-- Task statement --
Copy, character for character, the lines running from the one with "Turn this picture" to the one with "RIDGE_SPREAD = 2.0", ends included. Leave out every other line.

===== Dataset rows

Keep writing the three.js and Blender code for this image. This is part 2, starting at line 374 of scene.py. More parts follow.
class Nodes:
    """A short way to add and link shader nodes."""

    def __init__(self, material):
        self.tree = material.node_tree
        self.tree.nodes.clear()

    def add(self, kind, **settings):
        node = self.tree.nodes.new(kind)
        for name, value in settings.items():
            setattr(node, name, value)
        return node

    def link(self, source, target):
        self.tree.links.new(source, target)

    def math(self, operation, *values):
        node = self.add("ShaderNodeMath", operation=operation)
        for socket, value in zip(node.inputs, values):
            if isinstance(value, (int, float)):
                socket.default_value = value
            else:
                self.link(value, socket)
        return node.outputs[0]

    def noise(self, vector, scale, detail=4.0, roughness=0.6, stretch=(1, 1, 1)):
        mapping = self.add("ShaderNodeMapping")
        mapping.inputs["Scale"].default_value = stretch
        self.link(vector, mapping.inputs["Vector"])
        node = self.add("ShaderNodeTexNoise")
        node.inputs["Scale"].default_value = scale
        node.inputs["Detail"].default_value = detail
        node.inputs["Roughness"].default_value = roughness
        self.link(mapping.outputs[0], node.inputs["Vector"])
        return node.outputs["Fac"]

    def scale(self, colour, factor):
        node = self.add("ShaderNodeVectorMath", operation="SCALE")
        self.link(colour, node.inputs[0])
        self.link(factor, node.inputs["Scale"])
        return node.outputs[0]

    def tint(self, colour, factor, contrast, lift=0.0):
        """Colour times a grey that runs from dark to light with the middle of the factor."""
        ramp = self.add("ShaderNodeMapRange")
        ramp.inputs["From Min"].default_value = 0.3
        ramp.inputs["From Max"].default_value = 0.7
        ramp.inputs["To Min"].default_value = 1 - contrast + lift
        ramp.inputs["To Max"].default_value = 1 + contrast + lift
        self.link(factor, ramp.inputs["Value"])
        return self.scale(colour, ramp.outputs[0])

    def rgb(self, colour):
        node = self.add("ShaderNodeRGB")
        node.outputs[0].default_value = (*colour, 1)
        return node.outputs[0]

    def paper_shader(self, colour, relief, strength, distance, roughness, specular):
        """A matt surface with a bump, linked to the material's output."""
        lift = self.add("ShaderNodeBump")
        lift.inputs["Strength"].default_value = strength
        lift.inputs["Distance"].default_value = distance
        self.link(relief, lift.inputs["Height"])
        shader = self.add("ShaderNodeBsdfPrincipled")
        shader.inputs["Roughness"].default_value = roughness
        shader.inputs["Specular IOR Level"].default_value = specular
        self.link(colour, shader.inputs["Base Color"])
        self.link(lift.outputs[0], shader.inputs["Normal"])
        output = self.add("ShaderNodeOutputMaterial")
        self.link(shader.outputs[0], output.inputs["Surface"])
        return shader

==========
===== Dataset rows

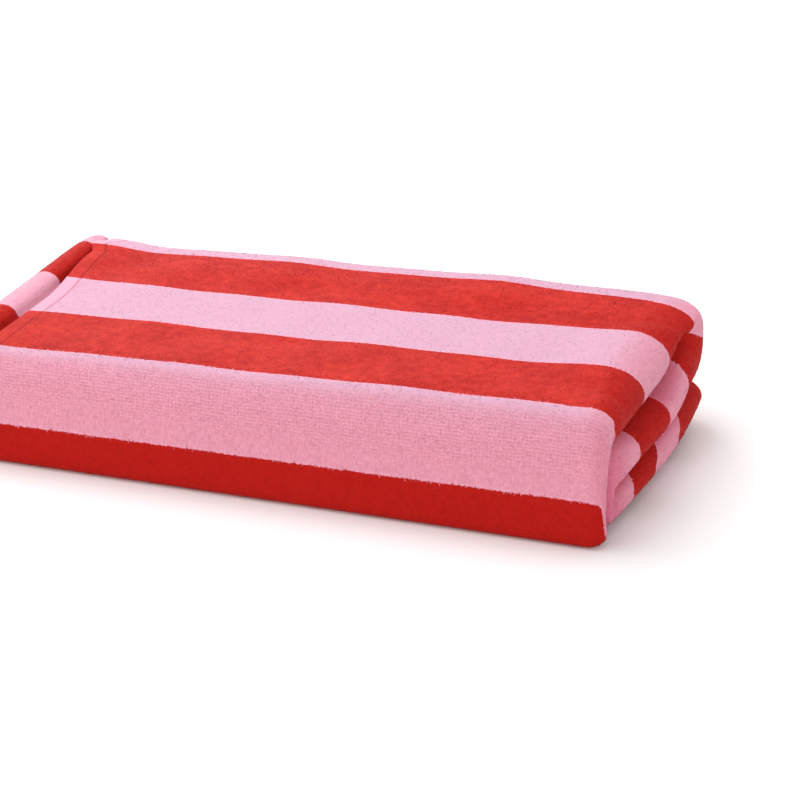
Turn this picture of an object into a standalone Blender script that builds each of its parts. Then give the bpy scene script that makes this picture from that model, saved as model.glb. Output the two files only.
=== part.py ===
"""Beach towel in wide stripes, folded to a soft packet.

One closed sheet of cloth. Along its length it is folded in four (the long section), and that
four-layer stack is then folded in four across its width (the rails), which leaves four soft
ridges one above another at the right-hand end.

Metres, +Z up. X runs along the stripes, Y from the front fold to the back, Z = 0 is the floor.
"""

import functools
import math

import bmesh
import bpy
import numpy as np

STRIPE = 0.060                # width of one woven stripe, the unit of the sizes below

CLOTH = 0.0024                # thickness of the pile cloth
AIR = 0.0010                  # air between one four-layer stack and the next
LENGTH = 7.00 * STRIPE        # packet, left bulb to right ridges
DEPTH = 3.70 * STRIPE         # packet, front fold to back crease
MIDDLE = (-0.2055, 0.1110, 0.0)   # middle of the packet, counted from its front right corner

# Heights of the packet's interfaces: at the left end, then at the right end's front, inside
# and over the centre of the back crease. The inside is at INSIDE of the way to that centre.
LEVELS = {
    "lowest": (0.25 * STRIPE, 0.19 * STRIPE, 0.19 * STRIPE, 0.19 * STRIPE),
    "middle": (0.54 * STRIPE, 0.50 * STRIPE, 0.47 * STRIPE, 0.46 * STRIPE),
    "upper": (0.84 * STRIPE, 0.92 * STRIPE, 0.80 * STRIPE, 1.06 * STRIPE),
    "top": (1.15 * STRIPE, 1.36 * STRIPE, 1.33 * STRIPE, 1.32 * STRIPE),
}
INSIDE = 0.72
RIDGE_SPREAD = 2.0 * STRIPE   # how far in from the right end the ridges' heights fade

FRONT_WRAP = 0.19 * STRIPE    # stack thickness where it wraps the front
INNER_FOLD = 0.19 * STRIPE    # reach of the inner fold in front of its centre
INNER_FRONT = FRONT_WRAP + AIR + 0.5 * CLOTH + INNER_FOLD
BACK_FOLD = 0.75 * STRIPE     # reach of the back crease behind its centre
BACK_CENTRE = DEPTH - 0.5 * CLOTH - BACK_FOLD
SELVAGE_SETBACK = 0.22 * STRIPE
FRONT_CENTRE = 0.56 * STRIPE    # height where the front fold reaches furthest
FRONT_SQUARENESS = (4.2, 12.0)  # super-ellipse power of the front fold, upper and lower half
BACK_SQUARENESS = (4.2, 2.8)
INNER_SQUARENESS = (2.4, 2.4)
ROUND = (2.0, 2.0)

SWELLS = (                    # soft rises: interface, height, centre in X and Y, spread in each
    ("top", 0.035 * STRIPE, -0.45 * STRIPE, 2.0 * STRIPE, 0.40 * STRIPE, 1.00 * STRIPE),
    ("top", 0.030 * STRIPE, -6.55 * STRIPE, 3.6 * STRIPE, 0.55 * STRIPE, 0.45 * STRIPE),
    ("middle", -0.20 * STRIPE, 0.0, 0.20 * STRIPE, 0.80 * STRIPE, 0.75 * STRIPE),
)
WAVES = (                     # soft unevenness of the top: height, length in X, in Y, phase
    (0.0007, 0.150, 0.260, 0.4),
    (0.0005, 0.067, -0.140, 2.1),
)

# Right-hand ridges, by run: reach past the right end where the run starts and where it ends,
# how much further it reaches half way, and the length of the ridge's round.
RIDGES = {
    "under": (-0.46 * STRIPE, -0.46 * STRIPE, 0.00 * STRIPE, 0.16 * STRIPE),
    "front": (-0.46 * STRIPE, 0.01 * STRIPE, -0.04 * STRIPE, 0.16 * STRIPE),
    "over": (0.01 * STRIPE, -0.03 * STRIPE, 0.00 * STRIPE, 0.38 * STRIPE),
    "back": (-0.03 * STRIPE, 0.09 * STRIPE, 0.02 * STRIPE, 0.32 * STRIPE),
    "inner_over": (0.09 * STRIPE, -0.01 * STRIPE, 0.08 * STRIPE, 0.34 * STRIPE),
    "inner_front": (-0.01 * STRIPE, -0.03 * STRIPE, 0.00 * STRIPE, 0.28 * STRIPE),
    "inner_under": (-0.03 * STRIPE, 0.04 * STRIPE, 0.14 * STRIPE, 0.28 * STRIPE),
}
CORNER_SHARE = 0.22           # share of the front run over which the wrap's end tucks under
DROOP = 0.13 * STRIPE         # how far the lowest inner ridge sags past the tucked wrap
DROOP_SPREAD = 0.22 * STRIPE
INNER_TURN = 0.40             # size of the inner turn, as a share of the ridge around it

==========

-- The result --
Turn this picture of an object into a standalone Blender script that builds each of its parts. Then give the bpy scene script that makes this picture from that model, saved as model.glb. Output the two files only.
=== part.py ===
"""Beach towel in wide stripes, folded to a soft packet.

One closed sheet of cloth. Along its length it is folded in four (the long section), and that
four-layer stack is then folded in four across its width (the rails), which leaves four soft
ridges one above another at the right-hand end.

Metres, +Z up. X runs along the stripes, Y from the front fold to the back, Z = 0 is the floor.
"""

import functools
import math

import bmesh
import bpy
import numpy as np

STRIPE = 0.060                # width of one woven stripe, the unit of the sizes below

CLOTH = 0.0024                # thickness of the pile cloth
AIR = 0.0010                  # air between one four-layer stack and the next
LENGTH = 7.00 * STRIPE        # packet, left bulb to right ridges
DEPTH = 3.70 * STRIPE         # packet, front fold to back crease
MIDDLE = (-0.2055, 0.1110, 0.0)   # middle of the packet, counted from its front right corner

# Heights of the packet's interfaces: at the left end, then at the right end's front, inside
# and over the centre of the back crease. The inside is at INSIDE of the way to that centre.
LEVELS = {
    "lowest": (0.25 * STRIPE, 0.19 * STRIPE, 0.19 * STRIPE, 0.19 * STRIPE),
    "middle": (0.54 * STRIPE, 0.50 * STRIPE, 0.47 * STRIPE, 0.46 * STRIPE),
    "upper": (0.84 * STRIPE, 0.92 * STRIPE, 0.80 * STRIPE, 1.06 * STRIPE),
    "top": (1.15 * STRIPE, 1.36 * STRIPE, 1.33 * STRIPE, 1.32 * STRIPE),
}
INSIDE = 0.72
RIDGE_SPREAD = 2.0 * STRIPE   # how far in from the right end the ridges' heights fade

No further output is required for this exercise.